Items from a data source
──────────────────────────────
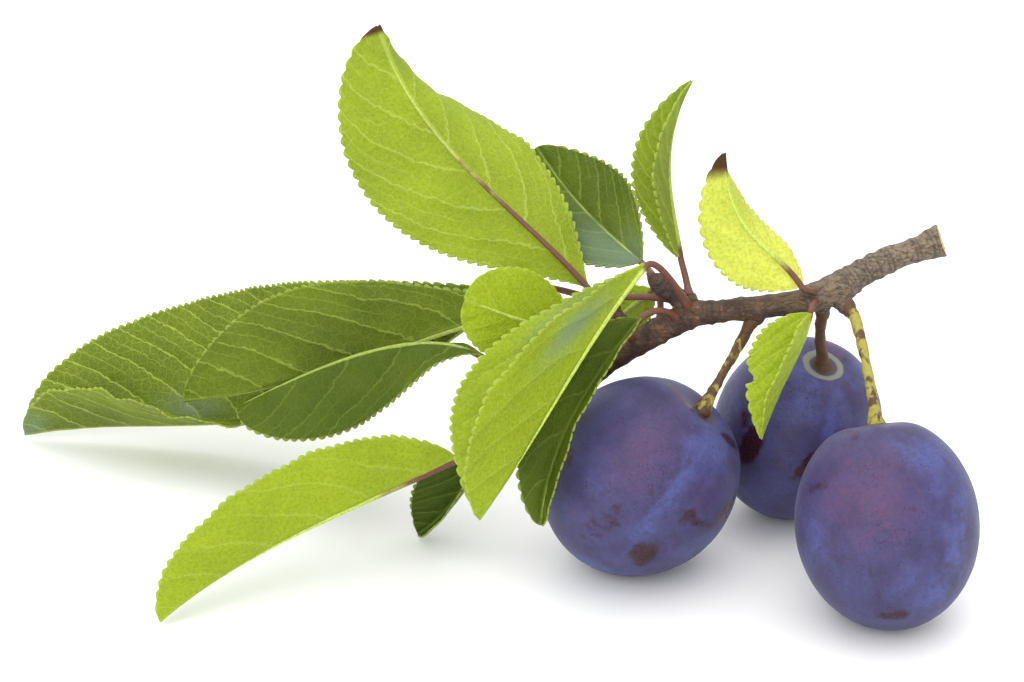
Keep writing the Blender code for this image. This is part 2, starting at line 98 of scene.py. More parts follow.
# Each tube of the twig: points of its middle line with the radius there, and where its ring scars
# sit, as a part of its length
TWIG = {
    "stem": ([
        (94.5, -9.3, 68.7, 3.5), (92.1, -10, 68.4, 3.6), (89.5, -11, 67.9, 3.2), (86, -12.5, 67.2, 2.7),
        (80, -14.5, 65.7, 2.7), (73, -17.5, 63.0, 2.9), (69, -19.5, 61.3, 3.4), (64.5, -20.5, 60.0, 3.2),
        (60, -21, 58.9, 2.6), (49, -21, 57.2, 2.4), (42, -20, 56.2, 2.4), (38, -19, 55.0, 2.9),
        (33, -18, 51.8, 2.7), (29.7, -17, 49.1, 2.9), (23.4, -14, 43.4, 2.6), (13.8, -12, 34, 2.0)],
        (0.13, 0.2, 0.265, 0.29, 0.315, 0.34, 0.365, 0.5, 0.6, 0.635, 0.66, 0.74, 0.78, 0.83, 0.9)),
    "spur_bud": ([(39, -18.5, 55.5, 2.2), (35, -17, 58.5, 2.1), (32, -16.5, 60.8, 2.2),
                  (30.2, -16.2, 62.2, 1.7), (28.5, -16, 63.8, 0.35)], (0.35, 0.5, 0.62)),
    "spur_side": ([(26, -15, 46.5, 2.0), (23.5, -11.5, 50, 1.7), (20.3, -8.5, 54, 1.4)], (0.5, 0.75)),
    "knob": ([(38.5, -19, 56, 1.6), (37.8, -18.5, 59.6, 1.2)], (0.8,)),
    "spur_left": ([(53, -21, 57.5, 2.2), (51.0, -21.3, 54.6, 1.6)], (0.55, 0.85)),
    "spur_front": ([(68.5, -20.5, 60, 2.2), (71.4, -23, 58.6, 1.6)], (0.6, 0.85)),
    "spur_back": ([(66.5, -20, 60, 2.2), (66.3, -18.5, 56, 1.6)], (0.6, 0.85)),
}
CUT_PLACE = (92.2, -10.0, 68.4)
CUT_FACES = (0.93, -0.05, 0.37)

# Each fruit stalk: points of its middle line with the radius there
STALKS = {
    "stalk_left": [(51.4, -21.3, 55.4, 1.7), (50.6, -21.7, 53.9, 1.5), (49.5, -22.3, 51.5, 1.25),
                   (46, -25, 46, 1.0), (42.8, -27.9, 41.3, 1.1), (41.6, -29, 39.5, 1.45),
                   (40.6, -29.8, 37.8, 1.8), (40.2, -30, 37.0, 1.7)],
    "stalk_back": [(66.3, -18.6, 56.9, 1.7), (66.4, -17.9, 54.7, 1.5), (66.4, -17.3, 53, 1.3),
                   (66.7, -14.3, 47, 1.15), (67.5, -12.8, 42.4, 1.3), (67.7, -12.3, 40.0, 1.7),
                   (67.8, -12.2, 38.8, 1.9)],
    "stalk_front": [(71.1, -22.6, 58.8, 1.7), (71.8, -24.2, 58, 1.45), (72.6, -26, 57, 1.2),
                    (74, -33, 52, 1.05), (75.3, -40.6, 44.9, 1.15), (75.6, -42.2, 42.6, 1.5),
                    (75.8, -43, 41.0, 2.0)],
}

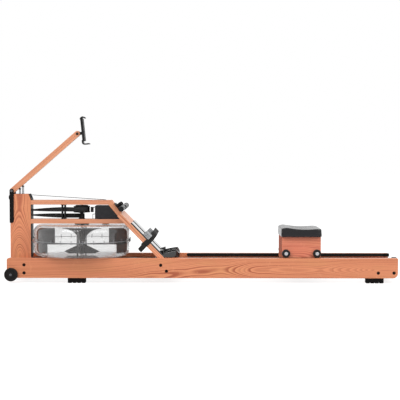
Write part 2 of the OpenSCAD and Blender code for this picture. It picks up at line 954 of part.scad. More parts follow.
──────────────────────────────
What you need to do = Write out all the entries exactly.

Expected answer =
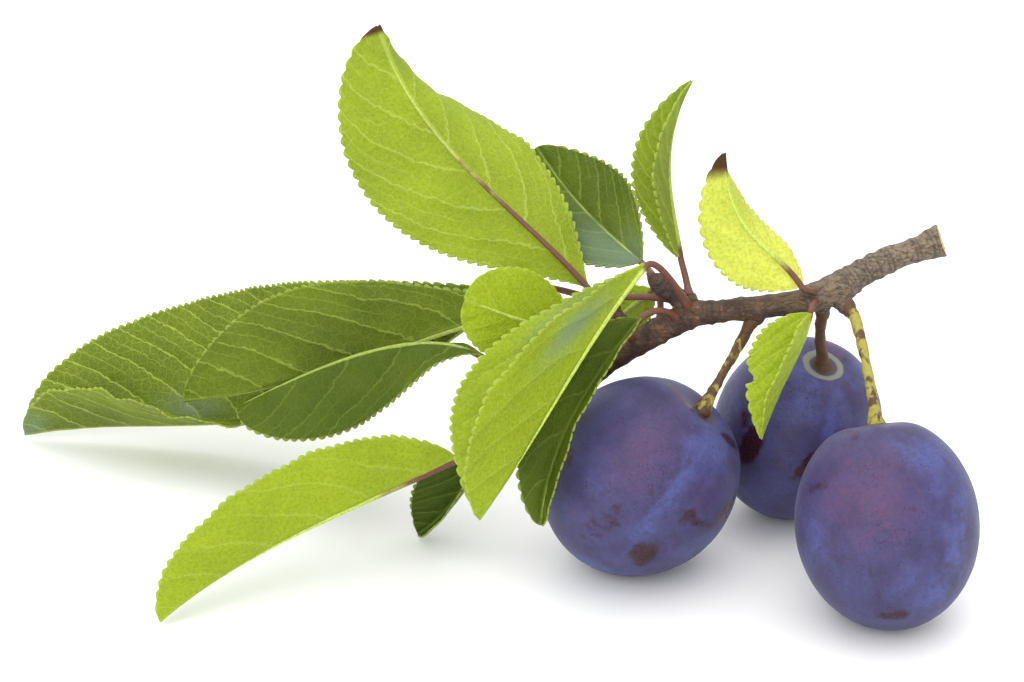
Keep writing the Blender code for this image. This is part 2, starting at line 98 of scene.py. More parts follow.
# Each tube of the twig: points of its middle line with the radius there, and where its ring scars
# sit, as a part of its length
TWIG = {
    "stem": ([
        (94.5, -9.3, 68.7, 3.5), (92.1, -10, 68.4, 3.6), (89.5, -11, 67.9, 3.2), (86, -12.5, 67.2, 2.7),
        (80, -14.5, 65.7, 2.7), (73, -17.5, 63.0, 2.9), (69, -19.5, 61.3, 3.4), (64.5, -20.5, 60.0, 3.2),
        (60, -21, 58.9, 2.6), (49, -21, 57.2, 2.4), (42, -20, 56.2, 2.4), (38, -19, 55.0, 2.9),
        (33, -18, 51.8, 2.7), (29.7, -17, 49.1, 2.9), (23.4, -14, 43.4, 2.6), (13.8, -12, 34, 2.0)],
        (0.13, 0.2, 0.265, 0.29, 0.315, 0.34, 0.365, 0.5, 0.6, 0.635, 0.66, 0.74, 0.78, 0.83, 0.9)),
    "spur_bud": ([(39, -18.5, 55.5, 2.2), (35, -17, 58.5, 2.1), (32, -16.5, 60.8, 2.2),
                  (30.2, -16.2, 62.2, 1.7), (28.5, -16, 63.8, 0.35)], (0.35, 0.5, 0.62)),
    "spur_side": ([(26, -15, 46.5, 2.0), (23.5, -11.5, 50, 1.7), (20.3, -8.5, 54, 1.4)], (0.5, 0.75)),
    "knob": ([(38.5, -19, 56, 1.6), (37.8, -18.5, 59.6, 1.2)], (0.8,)),
    "spur_left": ([(53, -21, 57.5, 2.2), (51.0, -21.3, 54.6, 1.6)], (0.55, 0.85)),
    "spur_front": ([(68.5, -20.5, 60, 2.2), (71.4, -23, 58.6, 1.6)], (0.6, 0.85)),
    "spur_back": ([(66.5, -20, 60, 2.2), (66.3, -18.5, 56, 1.6)], (0.6, 0.85)),
}
CUT_PLACE = (92.2, -10.0, 68.4)
CUT_FACES = (0.93, -0.05, 0.37)

# Each fruit stalk: points of its middle line with the radius there
STALKS = {
    "stalk_left": [(51.4, -21.3, 55.4, 1.7), (50.6, -21.7, 53.9, 1.5), (49.5, -22.3, 51.5, 1.25),
                   (46, -25, 46, 1.0), (42.8, -27.9, 41.3, 1.1), (41.6, -29, 39.5, 1.45),
                   (40.6, -29.8, 37.8, 1.8), (40.2, -30, 37.0, 1.7)],
    "stalk_back": [(66.3, -18.6, 56.9, 1.7), (66.4, -17.9, 54.7, 1.5), (66.4, -17.3, 53, 1.3),
                   (66.7, -14.3, 47, 1.15), (67.5, -12.8, 42.4, 1.3), (67.7, -12.3, 40.0, 1.7),
                   (67.8, -12.2, 38.8, 1.9)],
    "stalk_front": [(71.1, -22.6, 58.8, 1.7), (71.8, -24.2, 58, 1.45), (72.6, -26, 57, 1.2),
                    (74, -33, 52, 1.05), (75.3, -40.6, 44.9, 1.15), (75.6, -42.2, 42.6, 1.5),
                    (75.8, -43, 41.0, 2.0)],
}

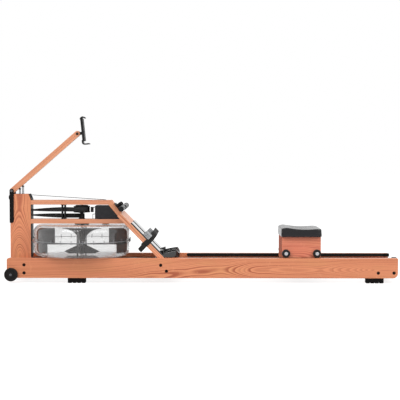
Write part 2 of the OpenSCAD and Blender code for this picture. It picks up at line 954 of part.scad. More parts follow.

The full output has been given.